Porte rode clear with Froome, Nairo Quintana (Movistar), Adam Yates (Orica – BikeExchange), and Daniel Martin (Etixx – Quick-Step) through the thunderstorms during Sunday’s stage 9. Tom Dumoulin (Giant – Alpecin) won, but Porte’s work helped distance other stars and van Garderen, who was suffering in the cold.
Van Garderen has twice placed fifth overall at the Tour. Last year, he quit the race with a stomach problem in the final week while sitting third overall. Porte helped Bradley Wiggins and Froome to their Tour de France wins, but he has yet to manage a high placing in the Tour. He took 23rd in 2014 after Froome abandoned.
BMC hired the Australian over the winter to ride alongside van Garderen.
“We’ve not changed our strategy since day one,” BMC team manager Jim Ochowicz said. “We are still on track with the original strategy we put in place, and there’s no reason to change it. Riche’s going well, so is Tejay.
“The weather blocked Tejay a little the other day. That was weather-related, not conditioning.”
Even if they have equal status, teams seem to believe BMC’s new hire is the chosen one.
“Until now, the strongest is clearly Porte,” Movistar team manager Eusebio Unzué said. “Also, history shows us that he’s had big grand tours riding for others.

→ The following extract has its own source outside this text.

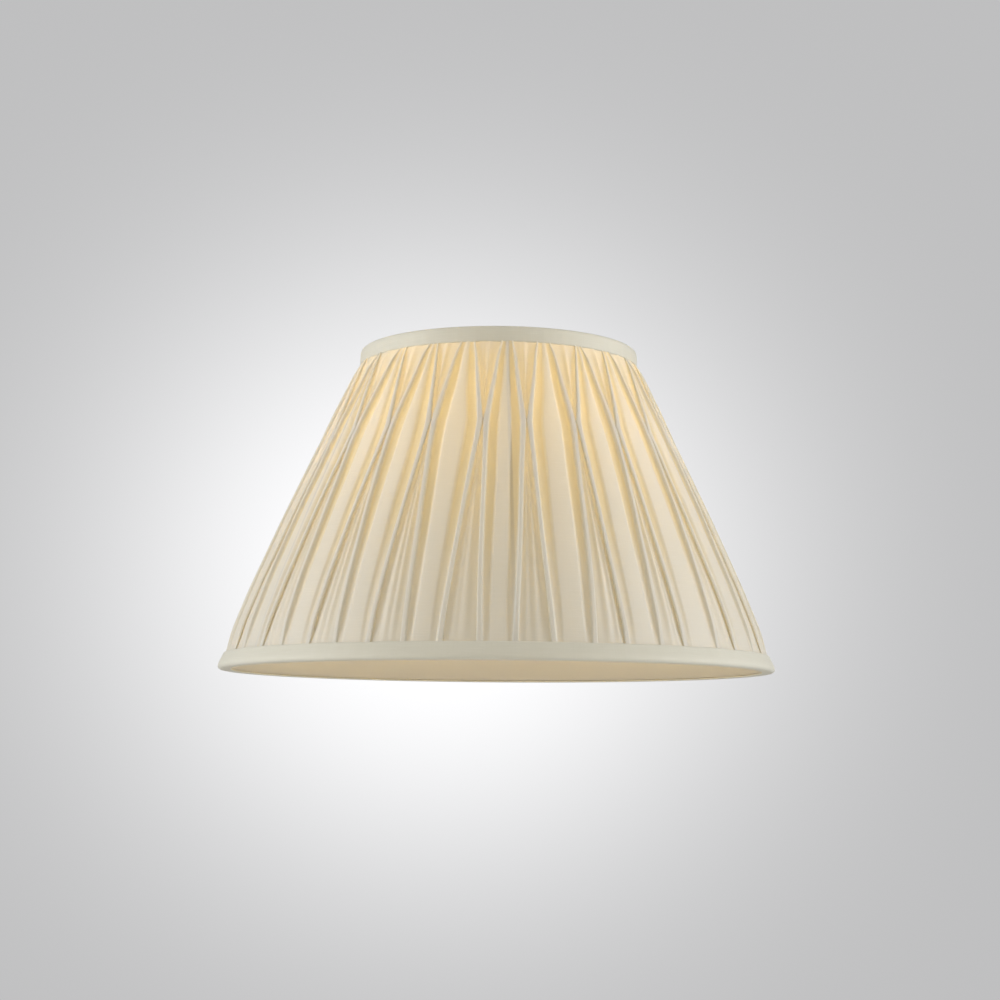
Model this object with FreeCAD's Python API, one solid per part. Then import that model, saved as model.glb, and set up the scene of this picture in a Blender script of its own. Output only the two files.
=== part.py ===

“I don’t know if the team already decided the leader. Up until now, though, [Porte has] always been near the top two or three riders.”
Added Astana coach Paolo Slongo: “You need to ask them, but what I see is that Porte is going well. He only had that one incident when he punctured.
“I think BMC will have a briefing after Ventoux and the time trial, then they will decide if they will go ahead with two captains or put it all on one.”